An enduring power of attorney is a legal agreement that enables a person to appoint a trusted person - or people - to make financial and/or property decisions on their behalf. An enduring power of attorney is an agreement made by choice that can be executed by anyone over the age of 18, who has full legal capacity.
'Full legal capacity' means that the person must be able to understand the nature and effect of the document they are completing and the nature and extent of their estate.
An enduring power of attorney cannot be made by another person on behalf of a donor whose capacity might be in doubt due to mental illness, acquired brain injury, cognitive impairment or dementia.
An enduring power of attorney can be operational while the person still has capacity but may be physically unable to attend to financial matters.

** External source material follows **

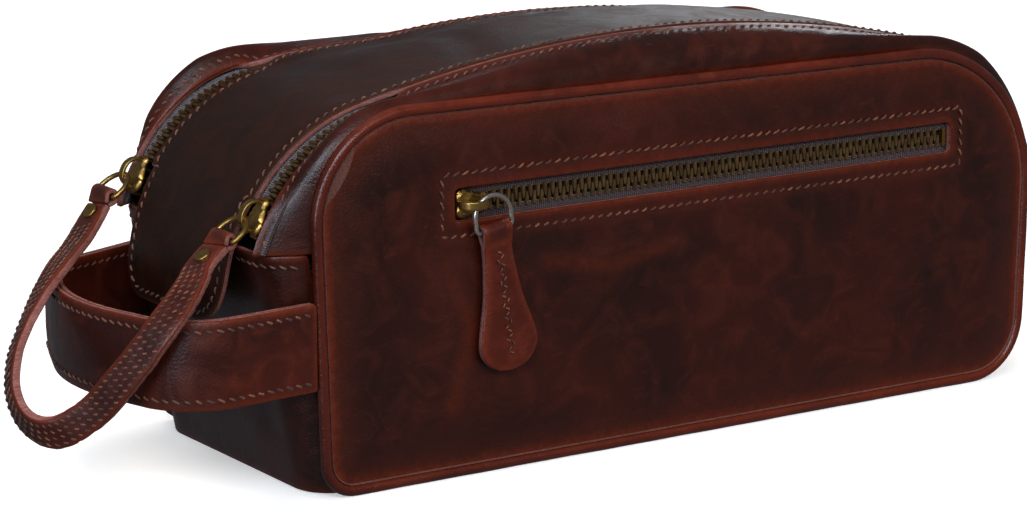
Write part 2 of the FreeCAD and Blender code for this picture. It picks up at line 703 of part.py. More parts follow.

The benefit of an enduring power of attorney is that unlike an ordinary power of attorney, it will continue to operate even if the donor loses full legal capacity.
An enduring power of attorney does not permit an attorney to make personal and lifestyle decisions, including decisions about treatment. The authority of the attorney is limited to decisions about the donor's property and financial affairs.
To cancel (revoke) the enduring power of attorney the donor must have full legal capacity. It is recommended that the revocation is made in writing. If the donor has lost capacity, an application must be made to the State Administrative Tribunal to decide if the enduring power of attorney should be cancelled (revoked).